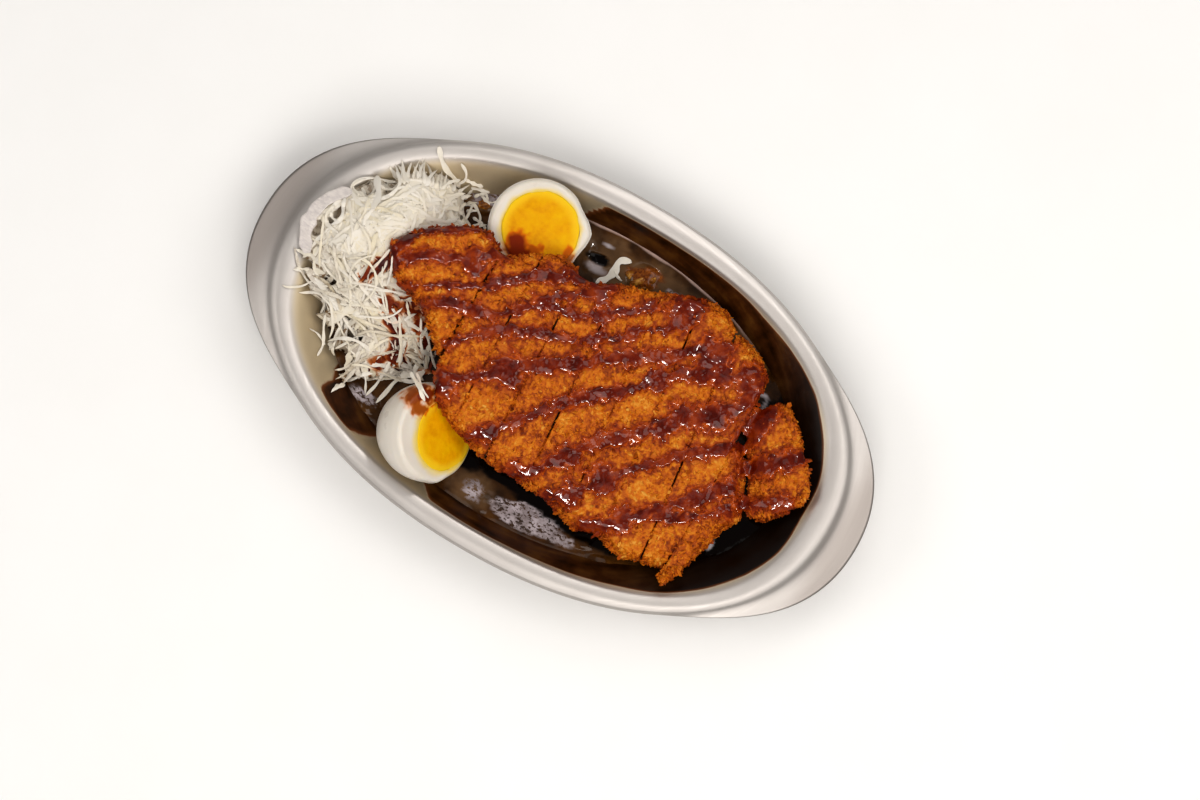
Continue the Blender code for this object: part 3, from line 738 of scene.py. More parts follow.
# Lumps that stand in the curry: middle, half length, half width, turn in degrees and height.
LUMPS = (
    (9.5, 57, 6, 4.6, 50, 2.2), (0, -64.5, 3.2, 4.6, 0, 1), (-16, 53, 2, 7, 20, 1.2),
    (-66.5, 48.5, 5, 3, 20, 1.2), (-61, 51, 3, 3.4, 0, 1), (-66, -52, 4.5, 3, 30, 1.2),
    (-76, -53, 4, 2.6, -20, 1), (45, -57, 4, 2.4, 10, 0.9), (84, -40, 3, 5, 10, 0.5), (56, -59, 5, 2, 15, 0.7),
)
# Wrinkled skin on the curry, painted grey as a painted reflection: middle and half sizes.
SKINS = (
    (20, -60, 20, 5.4), (-8, -60.5, 5, 4.6), (32, -60.5, 8, 4), (29, 57, 8, 2), (-68, 52, 8, 4),
    (-70, -50, 7, 3),
)
# Painted smooth grey gleams, amber sauce, painted soft sheen and painted deep shade on the curry: middle and half
# sizes.
SHEENS = (
    (-10.5, 49.8, 6.6, 2.6), (-11, 61.2, 2.6, 1.3), (80, 38.6, 3.6, 1.2), (83, 33.6, 1, 4), (86, -37, 3.4, 1.3),
    (80.5, -43.5, 2.6, 1), (93, -29.5, 1.4, 3.2),
)
AMBERS = (
    (9, 56.5, 7.5, 4.5), (12, 60, 5, 3),
)
SOFT_SHEENS = (
    (8, 55, 40, 12), (50, 50, 24, 8), (-70, 54, 16, 8), (-8, -60, 12, 9),
)
SHADES = (
    (-12, 54, 6.5, 2.6), (84, -30, 44, 26), (96, 26, 16, 26), (-48, -62, 24, 5), (36, -52, 30, 5),
    (112, 0, 14, 44), (-20, -48, 16, 8), (8, -49, 34, 4),
)
# How broad the painted pale highlight line is where the curry meets the far wall.
HIGHLIGHT_LINE_DEPTH = 1.3
MORSEL_TURNS = 40
MORSEL_ROWS = 24
# Soft pieces half sunk in the curry: middle with its height, half sizes and turn in degrees.
MORSELS = (
    (8.3, 54.2, 20.9, 4.8, 1.9, 1.6, 48), (4.2, 54.6, 20.5, 2.6, 1.8, 1.2, -20),
    (13.2, 57.2, 20.6, 2.2, 1.6, 1.3, 70), (11.4, 52.9, 20.5, 2, 1.2, 1, 20), (-67, 49, 20.5, 3.2, 2, 1.3, 10),
    (-61.5, 52, 20.3, 2.2, 1.4, 1.1, 40),
)


def spots_on(flat, spots, seed, ragged=0.35, inner=0.6):
    """How far points lie inside ovals with ragged edges, from 0 to 1."""
    found = np.zeros(len(flat))
    for middle_x, middle_y, long_half, wide_half in spots:
        share = ((flat[:, 0] - middle_x) / long_half) ** 2 + ((flat[:, 1] - middle_y) / wide_half) ** 2
        share += ragged * noises(flat, (1.0, 5.0, seed), (0.55, 1.6, seed + 3))
        found = np.maximum(found, fade(share, inner, 1.15))
    return found


def make_morsels():
    """The soft pieces that stand out of the curry."""
    angles, bodies = angles_round(MORSEL_TURNS), []
    rises = np.linspace(-0.5 * math.pi, 0.5 * math.pi, MORSEL_ROWS)[1:-1]
    rings = [np.column_stack([math.cos(rise) * np.cos(angles), math.cos(rise) * np.sin(angles),
                              np.full(MORSEL_TURNS, math.sin(rise))]) for rise in rises]
    faces = grid_faces(len(rises), MORSEL_TURNS, True)
    count = len(rises) * MORSEL_TURNS
    faces += fan(count, 0, MORSEL_TURNS) + fan(count + 1, count - MORSEL_TURNS, MORSEL_TURNS)
    for x, y, z, long_half, wide_half, high_half, turn in MORSELS:
        ball = np.concatenate(rings + [np.array([[0.0, 0.0, -1.0], [0.0, 0.0, 1.0]])])
        ball *= (1.0 + 0.22 * noise_at(ball + x, 0.7, 93) + 0.07 * noise_at(ball + y, 0.3, 94))[:, None]
        spin = np.array(Matrix.Rotation(math.radians(turn), 3, "Z"))
        bodies.append(((ball * (long_half, wide_half, high_half)) @ spin.T + (x, y, z), faces))
    piece = add_piece("curry_morsels", *joined(bodies), morsel_look())
    face_outwards(piece)


def lump_relief(flat):
    """Height of the lumps that stand in the curry."""
    relief = np.zeros(len(flat))
    for middle_x, middle_y, long_half, wide_half, turn, height in LUMPS:
        cosine, sine = math.cos(math.radians(turn)), math.sin(math.radians(turn))
        x, y = flat[:, 0] - middle_x, flat[:, 1] - middle_y
        away = ((x * cosine + y * sine) / long_half) ** 2 + ((y * cosine - x * sine) / wide_half) ** 2
        relief += height * fade(away + 0.5 * noise_at(flat, 3.4, 15), 0.2, 1.5)
    return relief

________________

§ **Written exercise**: Please repeat the listing above in full and exactly.

§ **Expected answer**:
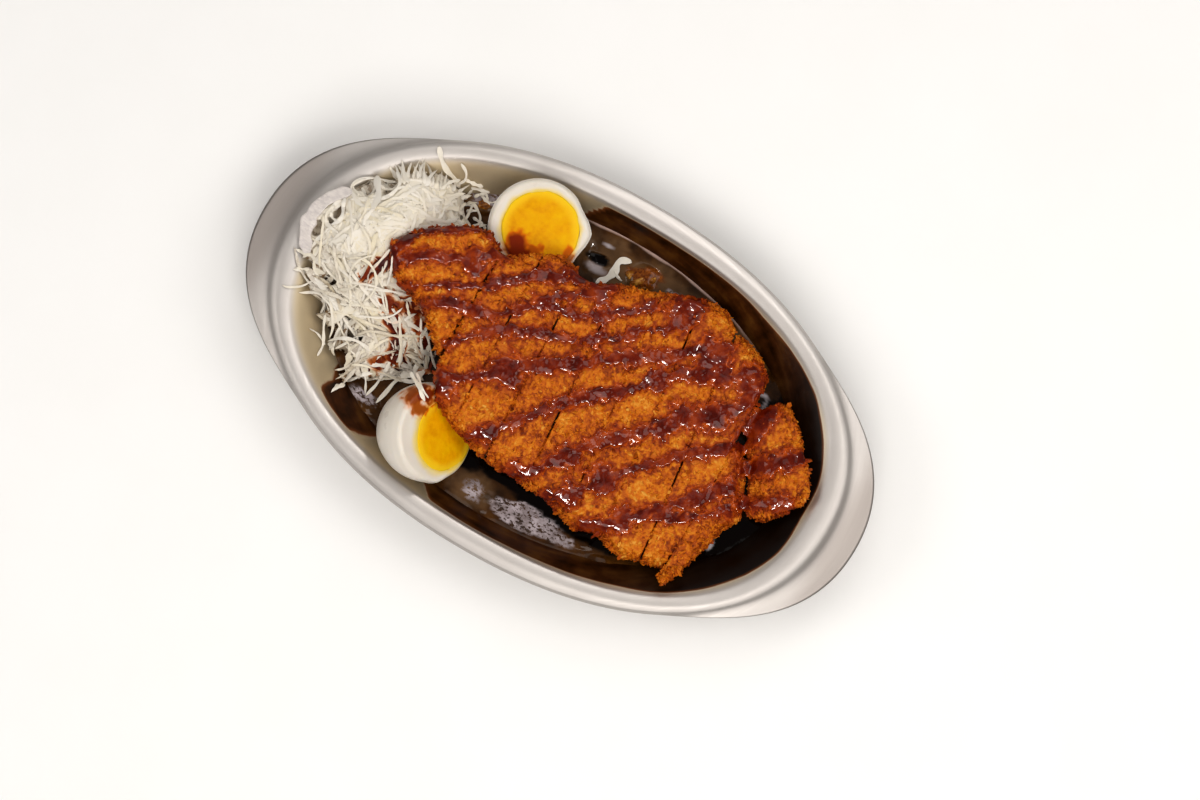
Continue the Blender code for this object: part 3, from line 738 of scene.py. More parts follow.
# Lumps that stand in the curry: middle, half length, half width, turn in degrees and height.
LUMPS = (
    (9.5, 57, 6, 4.6, 50, 2.2), (0, -64.5, 3.2, 4.6, 0, 1), (-16, 53, 2, 7, 20, 1.2),
    (-66.5, 48.5, 5, 3, 20, 1.2), (-61, 51, 3, 3.4, 0, 1), (-66, -52, 4.5, 3, 30, 1.2),
    (-76, -53, 4, 2.6, -20, 1), (45, -57, 4, 2.4, 10, 0.9), (84, -40, 3, 5, 10, 0.5), (56, -59, 5, 2, 15, 0.7),
)
# Wrinkled skin on the curry, painted grey as a painted reflection: middle and half sizes.
SKINS = (
    (20, -60, 20, 5.4), (-8, -60.5, 5, 4.6), (32, -60.5, 8, 4), (29, 57, 8, 2), (-68, 52, 8, 4),
    (-70, -50, 7, 3),
)
# Painted smooth grey gleams, amber sauce, painted soft sheen and painted deep shade on the curry: middle and half
# sizes.
SHEENS = (
    (-10.5, 49.8, 6.6, 2.6), (-11, 61.2, 2.6, 1.3), (80, 38.6, 3.6, 1.2), (83, 33.6, 1, 4), (86, -37, 3.4, 1.3),
    (80.5, -43.5, 2.6, 1), (93, -29.5, 1.4, 3.2),
)
AMBERS = (
    (9, 56.5, 7.5, 4.5), (12, 60, 5, 3),
)
SOFT_SHEENS = (
    (8, 55, 40, 12), (50, 50, 24, 8), (-70, 54, 16, 8), (-8, -60, 12, 9),
)
SHADES = (
    (-12, 54, 6.5, 2.6), (84, -30, 44, 26), (96, 26, 16, 26), (-48, -62, 24, 5), (36, -52, 30, 5),
    (112, 0, 14, 44), (-20, -48, 16, 8), (8, -49, 34, 4),
)
# How broad the painted pale highlight line is where the curry meets the far wall.
HIGHLIGHT_LINE_DEPTH = 1.3
MORSEL_TURNS = 40
MORSEL_ROWS = 24
# Soft pieces half sunk in the curry: middle with its height, half sizes and turn in degrees.
MORSELS = (
    (8.3, 54.2, 20.9, 4.8, 1.9, 1.6, 48), (4.2, 54.6, 20.5, 2.6, 1.8, 1.2, -20),
    (13.2, 57.2, 20.6, 2.2, 1.6, 1.3, 70), (11.4, 52.9, 20.5, 2, 1.2, 1, 20), (-67, 49, 20.5, 3.2, 2, 1.3, 10),
    (-61.5, 52, 20.3, 2.2, 1.4, 1.1, 40),
)


def spots_on(flat, spots, seed, ragged=0.35, inner=0.6):
    """How far points lie inside ovals with ragged edges, from 0 to 1."""
    found = np.zeros(len(flat))
    for middle_x, middle_y, long_half, wide_half in spots:
        share = ((flat[:, 0] - middle_x) / long_half) ** 2 + ((flat[:, 1] - middle_y) / wide_half) ** 2
        share += ragged * noises(flat, (1.0, 5.0, seed), (0.55, 1.6, seed + 3))
        found = np.maximum(found, fade(share, inner, 1.15))
    return found


def make_morsels():
    """The soft pieces that stand out of the curry."""
    angles, bodies = angles_round(MORSEL_TURNS), []
    rises = np.linspace(-0.5 * math.pi, 0.5 * math.pi, MORSEL_ROWS)[1:-1]
    rings = [np.column_stack([math.cos(rise) * np.cos(angles), math.cos(rise) * np.sin(angles),
                              np.full(MORSEL_TURNS, math.sin(rise))]) for rise in rises]
    faces = grid_faces(len(rises), MORSEL_TURNS, True)
    count = len(rises) * MORSEL_TURNS
    faces += fan(count, 0, MORSEL_TURNS) + fan(count + 1, count - MORSEL_TURNS, MORSEL_TURNS)
    for x, y, z, long_half, wide_half, high_half, turn in MORSELS:
        ball = np.concatenate(rings + [np.array([[0.0, 0.0, -1.0], [0.0, 0.0, 1.0]])])
        ball *= (1.0 + 0.22 * noise_at(ball + x, 0.7, 93) + 0.07 * noise_at(ball + y, 0.3, 94))[:, None]
        spin = np.array(Matrix.Rotation(math.radians(turn), 3, "Z"))
        bodies.append(((ball * (long_half, wide_half, high_half)) @ spin.T + (x, y, z), faces))
    piece = add_piece("curry_morsels", *joined(bodies), morsel_look())
    face_outwards(piece)


def lump_relief(flat):
    """Height of the lumps that stand in the curry."""
    relief = np.zeros(len(flat))
    for middle_x, middle_y, long_half, wide_half, turn, height in LUMPS:
        cosine, sine = math.cos(math.radians(turn)), math.sin(math.radians(turn))
        x, y = flat[:, 0] - middle_x, flat[:, 1] - middle_y
        away = ((x * cosine + y * sine) / long_half) ** 2 + ((y * cosine - x * sine) / wide_half) ** 2
        relief += height * fade(away + 0.5 * noise_at(flat, 3.4, 15), 0.2, 1.5)
    return relief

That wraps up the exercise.